In other words, we should slow down our entire economy, risking a recession, in order to reduce imports. Talk about letting the tail wag the dog! Proper policy should focus on fixing trade to protect the larger economy from harm. Bergsten’s macroeconomic approach avoids dealing with trade (or China) directly because it does not fit his ideology. It is also old thinking, tied to the “twin deficits” notion popular in the late 1980s. Yet, during the very period Bergsten cites, 1998-2001, the U.S. trade deficit increased by over $200 billion (48%) even as the country slid into a mild recession. Indeed, 1997 is one of those major turning points in trade trends, with the deficit exploding in the years since. Trade has to be dealt with on its own terms if the imbalance is to be corrected.

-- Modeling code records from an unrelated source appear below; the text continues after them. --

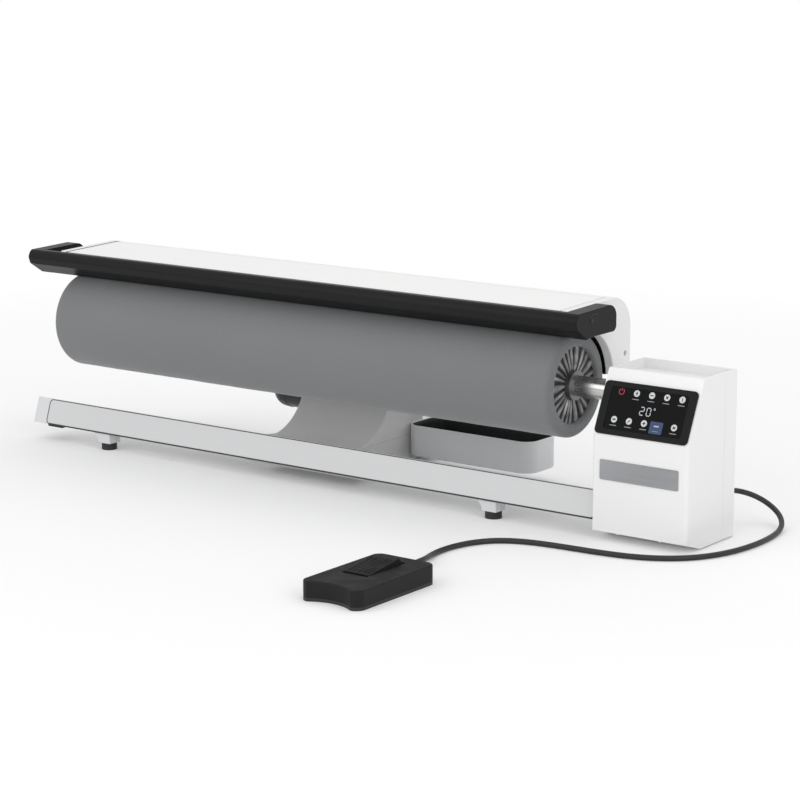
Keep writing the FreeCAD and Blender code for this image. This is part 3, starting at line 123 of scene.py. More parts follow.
# ---------------- node building
class Tree:
    """Shorthand for a shader tree: each call adds a node and links the sockets it is given."""

    def __init__(self, tree: bpy.types.NodeTree) -> None:
        """Starts on an empty tree."""
        self.tree = tree
        tree.nodes.clear()

    def add(self, kind: str, options: dict | None = None, **inputs: Input) -> bpy.types.Node:
        """Adds a node.

        Args:
            kind: the node's type without its ShaderNode prefix.
            options: properties of the node itself.
            inputs: socket values or sockets to link, by socket name with _ for a space, or by
                number as i0, i1.

        Returns:
            The new node.
        """
        node = self.tree.nodes.new(kind if kind.startswith("Node") else "ShaderNode" + kind)
        for name, value in (options or {}).items():
            setattr(node, name, value)
        for name, value in inputs.items():
            key = int(name[1:]) if name[0] == "i" and name[1:].isdigit() else name.replace("_", " ")
            self.feed(node.inputs[key], value)
        return node

    def feed(self, socket: Socket, value: Input) -> None:
        """Links a socket to an input, or sets the input's own value.

        Args:
            socket: the input.
            value: the socket to link, a number or a colour.
        """
        if isinstance(value, Socket):
            self.tree.links.new(value, socket)
        elif isinstance(value, (tuple, list)) and len(value) == 3 and socket.type == "RGBA":
            socket.default_value = (*value, 1.0)
        else:
            socket.default_value = value

    def math(self, operation: str, *values: Input) -> Socket:
        """Result of a Math node."""
        inputs = {f"i{number}": value for number, value in enumerate(values)}
        return self.add("Math", {"operation": operation}, **inputs).outputs[0]

    def noise(self, vector: Socket, scale: Input, detail: float = 3.0,
              roughness: float = 0.5) -> Socket:
        """Value of a Noise texture, from 0 to 1."""
        return self.add("TexNoise", Vector=vector, Scale=scale, Detail=detail,
                        Roughness=roughness).outputs["Fac"]

    def ramp(self, value: Socket, low: float, high: float, to_low: float = 0.0,
             to_high: float = 1.0) -> Socket:
        """A value carried from one range to another, and held at its ends."""
        return self.add("MapRange", Value=value, From_Min=low, From_Max=high, To_Min=to_low,
                        To_Max=to_high).outputs[0]

    def mix(self, share: Input, first: Input, second: Input) -> Socket:
        """Mix of two colours: (1 - share) of the first and share of the second.

        Args:
            share: share of the second colour.
            first: colour where the share is 0.
            second: colour where it is 1.

        Returns:
            The mixed colour.
        """
        node = self.add("Mix", {"data_type": "RGBA"})
        for place, value in zip((0, 6, 7), (share, first, second)):
            self.feed(node.inputs[place], value)
        return node.outputs[2]

    def split(self, vector: Socket) -> bpy.types.bpy_prop_collection:
        """The sockets X, Y and Z of a vector."""
        return self.add("SeparateXYZ", Vector=vector).outputs

    def scale(self, vector: Input, factor: Input) -> Socket:
        """A vector or a colour times a number."""
        return self.add("VectorMath", {"operation": "SCALE"}, i0=vector, Scale=factor).outputs[0]


SOCKETS = {"Vector": "NodeSocketVector", "Colour": "NodeSocketColor"}
DUST = (0.62, 0.60, 0.57)
WHITE = (1.0, 1.0, 1.0)


def new_group(name: str, inputs: str, outputs: str) -> tuple[Tree, bpy.types.bpy_prop_collection]:
    """Makes an empty shader node group.

    Args:
        name: the group's name.
        inputs: names of its inputs; Vector and Colour are of those kinds, others are numbers.
        outputs: names of its outputs, in the same way.

    Returns:
        A Tree on the group, and the sockets that bring its inputs in.
    """
    group = bpy.data.node_groups.new(name, "ShaderNodeTree")
    for way, labels in (("INPUT", inputs), ("OUTPUT", outputs)):
        for label in labels.split():
            group.interface.new_socket(label, in_out=way,
                                       socket_type=SOCKETS.get(label, "NodeSocketFloat"))
    tree = Tree(group)
    return tree, tree.add("NodeGroupInput").outputs


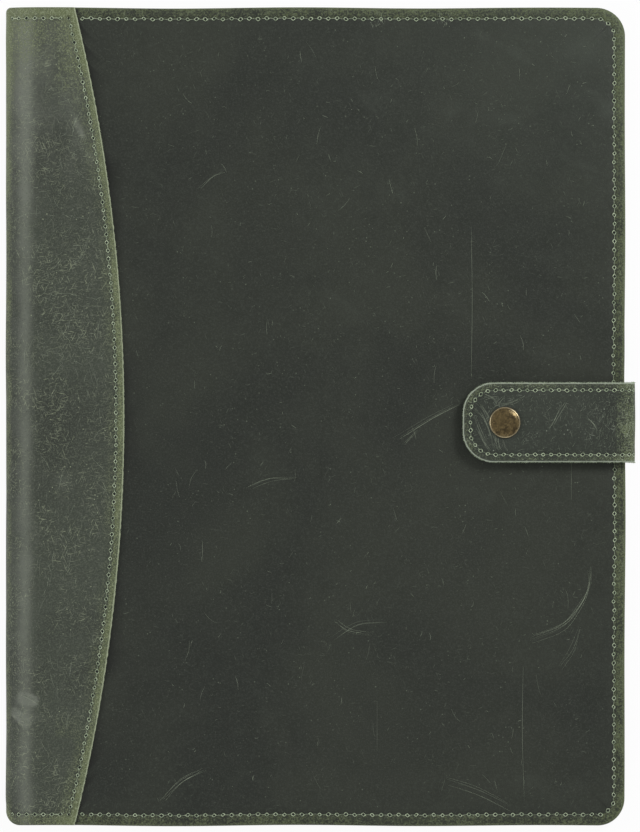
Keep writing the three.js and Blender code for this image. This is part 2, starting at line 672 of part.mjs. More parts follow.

Donald Evans, the former Commerce Secretary now CEO of the Financial Services Forum (Paulson is a former FSF Chairman), made a common argument meant to let Beijing off the hook. He testified that “an immediate shift to a market determined yuan is not possible given the underdeveloped state of China’s capital markets.” Yet, Beijing sets the value of the RMB by fiat. It devalued the yuan in 1994, moving from a peg against the U.S. dollar of 5.8 to 8.7. This Chinese devaluation was a major factor in triggering the Asian financial crisis of 1997, as they got a substantial jump on their Asian trade rivals.

The proper aim of U.S. policy is not to get Beijing to adopt a freely floating exchange rate, as it is an objective beyond reach. The aim is to get Beijing to revalue the RBM to a higher rate that will eliminate its unfair trade advantage. It can do this again by fiat. If Beijing is unwilling to do this, then the United States should impose countervailing duties on Chinese exports to offset the unfair advantage and allow American manufacturers to compete on an equal basis.

The House hearing revealed that the real barrier to dealing with China, and trade in general, is the failure of our political elites to understand that this is a competitive struggle that will mold the future shape of the world - economically, politically, and militarily. Washington needs to play to win, using every commercial tactic that its currently stronger economy can bring to bear, rather than continue to sit out the contest, letting other governments rig the game and make gains at the expense of domestic American manufacturers and their employees.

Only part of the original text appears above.